My senior English teacher, Mrs. LaMothe, took special interest in me.  We college-prep kids had a capstone class called Creative Composition.  Our special honor was that we could bring pop and snacks to class to help our process.  Some of us actually got to write on a computer!  (It was 1988.)  She said to me “I wish we’d discovered this talent sooner.”  I never thought I had a “talent” for English class.  I liked writing, but the literature classes pained me.  I could read faster than anyone, but had little patience for slowing down to tease the meaning out of a poem, or wading through page after page of the Elizabethan English of a Shakespeare play, both of which were litmus tests of the English student specialty.  I fit in more on the Math/Science side (Captain of the math team!).

Anyway, I went to college and met true failure for the first time.  After switching to creative writing as my major, and then earning an MFA in same, and teaching for 17 years, I still struggle to find my Thing.  Mostly I need focus, and cannot garner it, unless I am taking a class or workshop.  Today, for example, I woke up with the resolve to be a better poet, but I can’t decide how best to invest my time.  Write new poems?  Revise old ones? Prepare submissions? Read?  If I decide to read, read what?  Contemporary poems? Canonical? Literary criticism?  Journals? Poets & Writers? Should I network with poets on SecondLife and Facebook? Apply for funds to go to another conference?  Work on my oft-rejected book manuscript again?  All these things seem equally important to me, and I couldn’t decide, so I read political blogs and played Angry Birds until I got disgusted with myself and started this blog post.

The thing about ADD/ADHD, at least as I experience it, is that when you don’t know you have it, you can’t understand why you have such a hard time doing things that other people do easily.  Like decide what part of being a writer to focus on today, this minute.  Like how to plan something and then trust yourself that you will do it.

Another thing that happens is that you finally find your flow, and say, this is it, this is my Thing, this is who I am, and it works for awhile because it is a new project or new challenge or you have some structure supporting it because you started taking a class or a workshop or joined a group or something, and everything seems focused and clear until something happens, something that taints the new Thing, a problem that you can’t resolve easily, or a drawback that you never considered, and suddenly it’s not new and exciting anymore, it’s one of the five hundred old things that you’ve discarded, and you’re lost again.  The more this cycle repeats, the taller the pile of discarded selves weighing on your mind until it’s difficult to find anything to get optimistic about anymore.

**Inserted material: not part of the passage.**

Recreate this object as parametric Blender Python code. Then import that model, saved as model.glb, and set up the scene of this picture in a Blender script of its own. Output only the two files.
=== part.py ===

So I write, and stow it away, and write some more, and stow it away.  Or I don’t write and I feel bad.  Writing is flow, forward momentum.  When I start a day by writing—and I mean composing words, not editing or submissions or whatever—the rest of the day seems a bit more workable.  When I go for a week or two without writing, I’m lost.  I start to think I’ll never write again.

The formula for feeling well is simple.  Do my work, write, exercise, eat well, take my supplements, meditate.  All these things are easily available to me, and yet, when I’m in a funk (I have often called it a freeze, because I feel frozen, unable to move) none of these things happen.  I do their opposites: stay up late, not working or writing, sit around, watch TV, eat junk.  The constant way out is writing.  When I’m dead and gone, if I have any sort of success as a writer, whoever’s left to examine my papers will surmise from my journals that I was an unhappy dude.  I always turn to the journal when things are really bad, almost never write, “Had a good day, did my work, got a poem accepted, and paid the bills on time!”  Mostly because good writing is about conflict and it’s hard to be both happy and interesting.